# Bathtub Faucet Installed Backwards



## brandonlynne (Jul 2, 2011)

We have had to remove the tiles in our bath due to a leaky pipe in the wall.  The riser to the shower head is made from 4 separate pieces of tubing, each with a nasty looking solder job.  In addition, the faucet has been plumbed backwards (hot and cold switched), which means that you start with scalding water, which is unsafe for kids.

When we finally saw the terrible connections inside the wall, I was inspired to install the fixture again from scratch, which shouldn't take me too long today, but I did notice an odd detail.  The risers to the faucet connections use T fittings instead of Ls.  Is there a reason I would want to recreate this extended section when I switch the supply lines, or should I just do 90 degree bends into the faucet fixture?

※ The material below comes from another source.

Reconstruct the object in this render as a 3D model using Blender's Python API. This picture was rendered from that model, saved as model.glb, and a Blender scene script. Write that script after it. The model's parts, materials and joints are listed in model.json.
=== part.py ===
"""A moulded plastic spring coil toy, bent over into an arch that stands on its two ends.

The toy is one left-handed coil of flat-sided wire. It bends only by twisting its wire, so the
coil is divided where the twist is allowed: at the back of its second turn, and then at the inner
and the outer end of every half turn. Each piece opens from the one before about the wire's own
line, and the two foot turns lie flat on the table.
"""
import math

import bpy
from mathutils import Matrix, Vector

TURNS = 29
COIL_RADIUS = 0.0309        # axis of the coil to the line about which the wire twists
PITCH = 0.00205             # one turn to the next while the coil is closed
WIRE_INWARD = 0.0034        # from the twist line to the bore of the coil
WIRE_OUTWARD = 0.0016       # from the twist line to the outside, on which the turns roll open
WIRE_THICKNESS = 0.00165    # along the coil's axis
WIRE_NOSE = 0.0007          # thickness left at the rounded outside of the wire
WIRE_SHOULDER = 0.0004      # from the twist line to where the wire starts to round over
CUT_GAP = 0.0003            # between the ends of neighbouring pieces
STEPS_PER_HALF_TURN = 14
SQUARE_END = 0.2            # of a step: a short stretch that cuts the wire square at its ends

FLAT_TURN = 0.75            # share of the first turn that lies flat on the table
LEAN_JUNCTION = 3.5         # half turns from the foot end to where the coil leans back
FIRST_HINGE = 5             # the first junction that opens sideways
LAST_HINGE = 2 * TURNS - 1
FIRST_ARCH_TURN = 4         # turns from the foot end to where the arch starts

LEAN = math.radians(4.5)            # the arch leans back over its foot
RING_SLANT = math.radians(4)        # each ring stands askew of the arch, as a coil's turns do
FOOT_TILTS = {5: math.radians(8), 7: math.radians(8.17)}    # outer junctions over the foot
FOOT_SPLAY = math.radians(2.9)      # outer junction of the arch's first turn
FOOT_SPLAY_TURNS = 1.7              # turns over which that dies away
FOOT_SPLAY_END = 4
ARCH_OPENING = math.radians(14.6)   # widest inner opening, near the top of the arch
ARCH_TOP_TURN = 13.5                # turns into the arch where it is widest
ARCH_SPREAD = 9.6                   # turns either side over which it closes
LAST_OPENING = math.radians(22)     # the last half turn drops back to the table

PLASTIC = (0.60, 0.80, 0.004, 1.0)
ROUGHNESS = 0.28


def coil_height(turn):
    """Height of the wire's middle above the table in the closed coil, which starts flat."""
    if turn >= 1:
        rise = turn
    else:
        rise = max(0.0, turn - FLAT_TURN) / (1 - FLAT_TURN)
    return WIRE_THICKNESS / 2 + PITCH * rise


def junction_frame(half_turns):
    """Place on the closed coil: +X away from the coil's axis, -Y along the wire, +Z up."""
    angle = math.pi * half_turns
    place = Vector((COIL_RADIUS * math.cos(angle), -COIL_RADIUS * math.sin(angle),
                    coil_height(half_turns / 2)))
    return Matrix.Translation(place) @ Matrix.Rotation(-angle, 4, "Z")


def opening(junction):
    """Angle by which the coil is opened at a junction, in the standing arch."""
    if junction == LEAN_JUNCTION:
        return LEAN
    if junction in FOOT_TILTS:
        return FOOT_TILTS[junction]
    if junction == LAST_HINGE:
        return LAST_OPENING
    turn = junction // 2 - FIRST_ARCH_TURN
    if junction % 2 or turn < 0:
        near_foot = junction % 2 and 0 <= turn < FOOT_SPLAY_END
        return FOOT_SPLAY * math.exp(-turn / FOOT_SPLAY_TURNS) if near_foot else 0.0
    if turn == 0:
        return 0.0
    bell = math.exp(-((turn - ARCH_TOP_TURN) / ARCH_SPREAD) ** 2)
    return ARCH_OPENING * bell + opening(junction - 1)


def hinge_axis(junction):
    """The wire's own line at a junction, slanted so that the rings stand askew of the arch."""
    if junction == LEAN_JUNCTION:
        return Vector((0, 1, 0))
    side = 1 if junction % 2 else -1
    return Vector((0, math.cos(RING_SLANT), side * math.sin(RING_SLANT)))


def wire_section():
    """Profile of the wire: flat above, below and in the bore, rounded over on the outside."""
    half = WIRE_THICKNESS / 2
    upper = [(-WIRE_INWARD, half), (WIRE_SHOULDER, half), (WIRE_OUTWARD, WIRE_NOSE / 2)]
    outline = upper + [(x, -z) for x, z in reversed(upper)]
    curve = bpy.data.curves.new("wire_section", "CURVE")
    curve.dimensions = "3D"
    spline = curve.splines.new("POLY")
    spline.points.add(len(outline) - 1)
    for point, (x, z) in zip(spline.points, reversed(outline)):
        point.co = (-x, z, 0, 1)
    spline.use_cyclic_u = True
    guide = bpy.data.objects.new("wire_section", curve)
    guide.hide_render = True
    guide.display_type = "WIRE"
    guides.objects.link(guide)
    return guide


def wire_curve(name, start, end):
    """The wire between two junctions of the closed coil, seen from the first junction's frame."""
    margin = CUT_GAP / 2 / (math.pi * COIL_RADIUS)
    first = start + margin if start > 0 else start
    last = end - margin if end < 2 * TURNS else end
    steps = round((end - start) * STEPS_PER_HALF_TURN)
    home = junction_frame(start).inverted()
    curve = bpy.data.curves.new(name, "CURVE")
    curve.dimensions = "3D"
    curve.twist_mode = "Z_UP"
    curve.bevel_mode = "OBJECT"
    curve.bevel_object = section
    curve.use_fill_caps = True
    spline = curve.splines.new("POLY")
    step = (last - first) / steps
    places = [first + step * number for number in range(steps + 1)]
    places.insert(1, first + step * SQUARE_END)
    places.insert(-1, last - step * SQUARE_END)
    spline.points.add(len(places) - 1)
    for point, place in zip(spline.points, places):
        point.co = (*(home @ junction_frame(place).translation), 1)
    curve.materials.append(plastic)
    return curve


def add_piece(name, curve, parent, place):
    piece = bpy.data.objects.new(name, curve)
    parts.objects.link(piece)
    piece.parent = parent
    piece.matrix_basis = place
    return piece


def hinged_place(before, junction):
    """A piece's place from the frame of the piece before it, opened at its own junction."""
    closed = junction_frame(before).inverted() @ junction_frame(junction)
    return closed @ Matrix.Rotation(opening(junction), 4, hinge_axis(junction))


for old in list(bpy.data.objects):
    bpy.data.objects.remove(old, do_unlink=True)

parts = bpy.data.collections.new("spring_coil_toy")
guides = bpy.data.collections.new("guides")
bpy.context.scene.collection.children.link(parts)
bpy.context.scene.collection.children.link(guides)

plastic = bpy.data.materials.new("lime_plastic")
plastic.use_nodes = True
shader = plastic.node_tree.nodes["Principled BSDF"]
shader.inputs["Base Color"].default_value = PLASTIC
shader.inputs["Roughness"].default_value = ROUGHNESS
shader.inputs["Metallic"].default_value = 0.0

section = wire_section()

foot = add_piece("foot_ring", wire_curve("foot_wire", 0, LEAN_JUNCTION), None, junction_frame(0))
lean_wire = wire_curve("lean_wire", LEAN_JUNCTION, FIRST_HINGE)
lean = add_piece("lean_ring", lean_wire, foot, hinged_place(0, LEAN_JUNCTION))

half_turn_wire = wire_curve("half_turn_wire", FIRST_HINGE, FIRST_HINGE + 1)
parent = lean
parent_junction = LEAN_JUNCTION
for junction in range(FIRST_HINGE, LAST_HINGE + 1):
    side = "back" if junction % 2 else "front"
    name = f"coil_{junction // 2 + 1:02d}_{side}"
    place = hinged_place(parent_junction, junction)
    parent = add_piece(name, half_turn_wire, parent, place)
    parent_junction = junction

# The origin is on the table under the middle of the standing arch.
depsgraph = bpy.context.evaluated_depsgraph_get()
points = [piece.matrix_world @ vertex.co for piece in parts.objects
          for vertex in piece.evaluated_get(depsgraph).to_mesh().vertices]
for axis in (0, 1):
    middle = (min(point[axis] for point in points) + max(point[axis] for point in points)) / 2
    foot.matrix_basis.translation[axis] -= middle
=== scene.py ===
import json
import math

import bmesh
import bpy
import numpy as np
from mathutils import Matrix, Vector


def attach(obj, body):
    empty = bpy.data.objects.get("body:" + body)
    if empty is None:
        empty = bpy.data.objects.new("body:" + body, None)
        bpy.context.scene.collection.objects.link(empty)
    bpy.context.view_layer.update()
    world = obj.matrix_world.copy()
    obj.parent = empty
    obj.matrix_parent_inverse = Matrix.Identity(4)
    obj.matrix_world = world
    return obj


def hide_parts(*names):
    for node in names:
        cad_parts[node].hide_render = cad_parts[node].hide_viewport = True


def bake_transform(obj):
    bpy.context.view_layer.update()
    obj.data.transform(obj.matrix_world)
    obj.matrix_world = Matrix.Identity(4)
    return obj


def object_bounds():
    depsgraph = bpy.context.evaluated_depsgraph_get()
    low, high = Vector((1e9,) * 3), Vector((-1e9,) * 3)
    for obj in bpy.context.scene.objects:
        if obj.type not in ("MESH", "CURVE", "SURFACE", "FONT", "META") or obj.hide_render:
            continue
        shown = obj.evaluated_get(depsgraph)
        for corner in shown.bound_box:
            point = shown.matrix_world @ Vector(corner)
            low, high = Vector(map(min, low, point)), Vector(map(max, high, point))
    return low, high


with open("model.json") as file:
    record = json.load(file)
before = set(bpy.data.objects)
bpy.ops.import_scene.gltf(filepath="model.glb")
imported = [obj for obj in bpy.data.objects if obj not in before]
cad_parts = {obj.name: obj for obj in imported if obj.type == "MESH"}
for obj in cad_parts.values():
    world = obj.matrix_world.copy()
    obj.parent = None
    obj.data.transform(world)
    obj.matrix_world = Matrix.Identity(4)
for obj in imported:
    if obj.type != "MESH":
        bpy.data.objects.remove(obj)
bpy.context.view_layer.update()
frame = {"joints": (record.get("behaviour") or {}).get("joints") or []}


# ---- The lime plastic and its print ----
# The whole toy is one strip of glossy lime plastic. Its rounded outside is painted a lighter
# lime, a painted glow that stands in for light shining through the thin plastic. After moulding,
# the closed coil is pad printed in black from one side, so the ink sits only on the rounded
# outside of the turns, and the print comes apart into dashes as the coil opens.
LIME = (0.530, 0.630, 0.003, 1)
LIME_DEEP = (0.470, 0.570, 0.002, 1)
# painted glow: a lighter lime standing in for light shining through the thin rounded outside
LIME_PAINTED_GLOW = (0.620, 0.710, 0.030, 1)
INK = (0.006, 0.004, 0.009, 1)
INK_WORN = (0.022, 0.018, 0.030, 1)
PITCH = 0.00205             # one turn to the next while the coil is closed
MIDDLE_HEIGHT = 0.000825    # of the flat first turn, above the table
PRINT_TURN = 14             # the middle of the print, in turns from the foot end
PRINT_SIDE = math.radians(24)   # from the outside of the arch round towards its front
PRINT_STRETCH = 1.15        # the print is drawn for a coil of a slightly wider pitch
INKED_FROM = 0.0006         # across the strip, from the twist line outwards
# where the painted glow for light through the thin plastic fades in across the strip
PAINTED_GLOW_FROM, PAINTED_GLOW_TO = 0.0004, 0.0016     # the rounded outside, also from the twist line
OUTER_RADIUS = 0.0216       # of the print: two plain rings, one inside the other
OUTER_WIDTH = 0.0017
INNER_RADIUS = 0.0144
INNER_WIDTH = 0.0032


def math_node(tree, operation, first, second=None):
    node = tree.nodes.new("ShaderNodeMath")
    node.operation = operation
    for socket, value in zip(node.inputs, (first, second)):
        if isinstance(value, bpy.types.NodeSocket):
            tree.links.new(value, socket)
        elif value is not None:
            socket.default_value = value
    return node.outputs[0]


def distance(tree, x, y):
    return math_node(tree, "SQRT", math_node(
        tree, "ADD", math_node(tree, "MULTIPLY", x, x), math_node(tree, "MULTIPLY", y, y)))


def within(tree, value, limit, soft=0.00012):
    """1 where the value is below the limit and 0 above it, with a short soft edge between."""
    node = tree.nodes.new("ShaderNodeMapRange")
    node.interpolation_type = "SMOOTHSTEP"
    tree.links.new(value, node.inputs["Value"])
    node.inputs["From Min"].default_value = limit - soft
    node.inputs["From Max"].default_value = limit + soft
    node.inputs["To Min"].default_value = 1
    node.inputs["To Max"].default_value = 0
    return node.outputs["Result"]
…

I've tried to attach a picture for clarity.


----------



## Redwood (Jul 2, 2011)

The cartridge is probably not installed correctly.

Some you would have to rotate the entire cartridge, others just the stem in the center.

The hot and cold are on the correct sides.

The tube extending up fro the tee's are "air chambers" which do nothing...
They rapidly fill with water and do nothing. If you have a water hammer problem use hammer arrestors with a piston to prevent air cushion loss.


----------



## brandonlynne (Jul 3, 2011)

You were right, the supply lines were correct, but the cartridge assembly had been installed incorrectly, so I assembled it with the correct orientation.  After a few parts were removed there were large warnings and labels to that effect, which is means whoever installed it wasn't paying attention.

Thanks for the help!


----------



## Redwood (Jul 3, 2011)

Glad it was an easy fix for you...

I hope that wasn't the reason you opened the wall up for....


----------